La dramática simpleza de la señora Colau, la pobreza argumental del parlamentario Tardá y los exabruptos de algún que otro cretino han escenificado la teatral hiperventilación de todo nacionalista catalán cuando un tribunal le recuerda las leyes imperantes en todo el territorio nacional; votadas, por demás, por todos los españoles. En pocas palabras: los electos catalanes no son quiénes para prohibirnos un ejercicio festivo y laboral a quienes podemos gozar de él en el resto de España. Pueden hacerlo difícil, pero no pueden impedirlo en función de criterios políticos o pretendidamente étnicos.

A la señora Colau, al tal Puigdemont, al tonto de turno o al gacetillero agradecido habrá que decirles que la ley, desde el panorama de la soberanía nacional, nos afecta a todos.

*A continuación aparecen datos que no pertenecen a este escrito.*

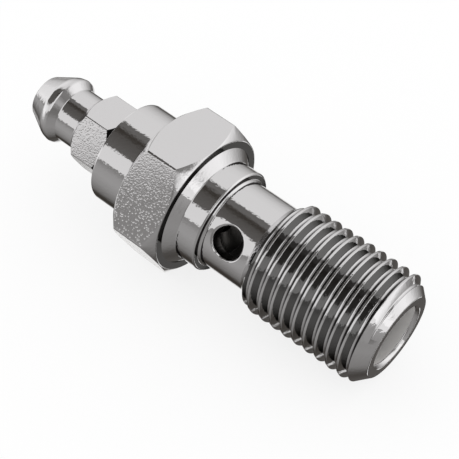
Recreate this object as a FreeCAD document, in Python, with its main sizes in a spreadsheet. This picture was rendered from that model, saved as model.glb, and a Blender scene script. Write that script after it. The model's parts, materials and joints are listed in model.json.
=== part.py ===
"""Banjo bolt with a bleed screw in its head, lying at rest on a flat surface.

The bolt is one turned and milled piece: a round collar, a hexagonal head, a flat seat for the
sealing washer, a conical flare, a pilot, a relief with a cross-drilled port, and a helical
thread with a chamfered, bored end. The bleed screw is the second piece. It screws into the
head, closes a conical seat inside it, and ends in a barbed nipple for a hose.

Both pieces share one frame. The origin is the centre of the washer seat, +Z is up, and the bolt
axis runs towards +X, dipping by the small angle at which the head's lower flat and the end of
the thread both touch the surface. Lengths are in millimetres, angles in degrees.
"""
import FreeCAD
import Part
import math
import os

import Sketcher

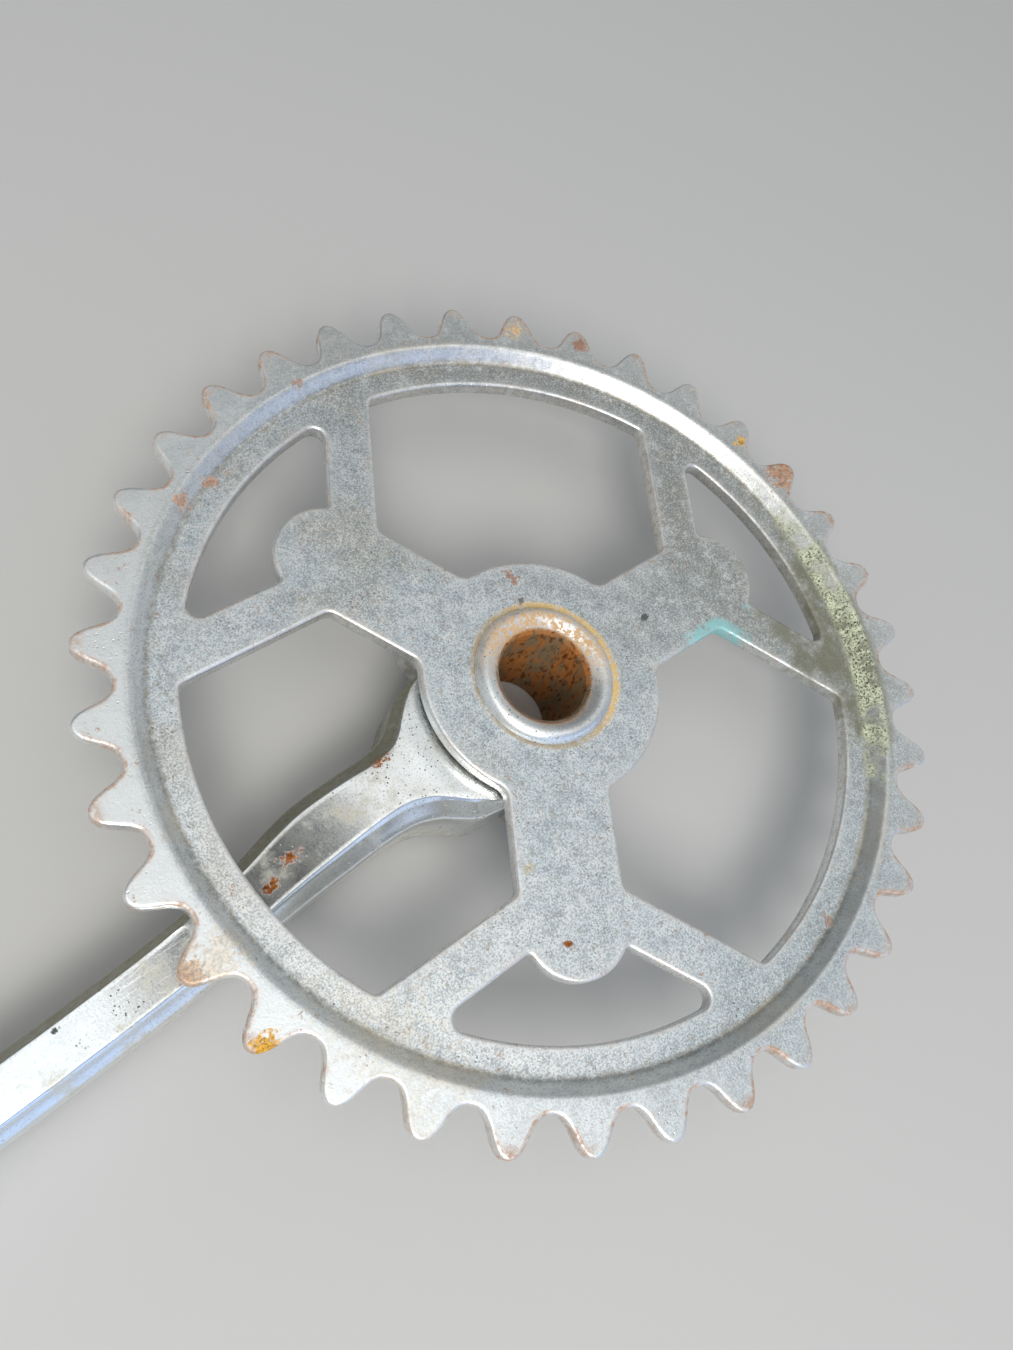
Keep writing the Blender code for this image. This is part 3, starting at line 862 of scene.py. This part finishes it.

Y que ellos podrán impedir las corridas de toros, que aparentemente tanto les ofenden, con la promulgación de reglamentos imposibles. Habida cuenta de que no habrá nadie enfrente dispuesto a darles guerra y organizar festejos taurinos, se saldrán con la suya. Pero nadie privará a los aficionados catalanes de esa cierta victoria moral que, como todas las victorias morales, sirve más bien poco, pero permite el pequeño placer de saber que hay algún tonto reconcomiéndose por el correctivo formal de un tribunal español. Los catalanes que quieran ver toros harán como sus antecesores del tiempo oscuro: ellos iban a Francia a ver películas prohibidas. Ahora irán a ver otro tipo de corridas.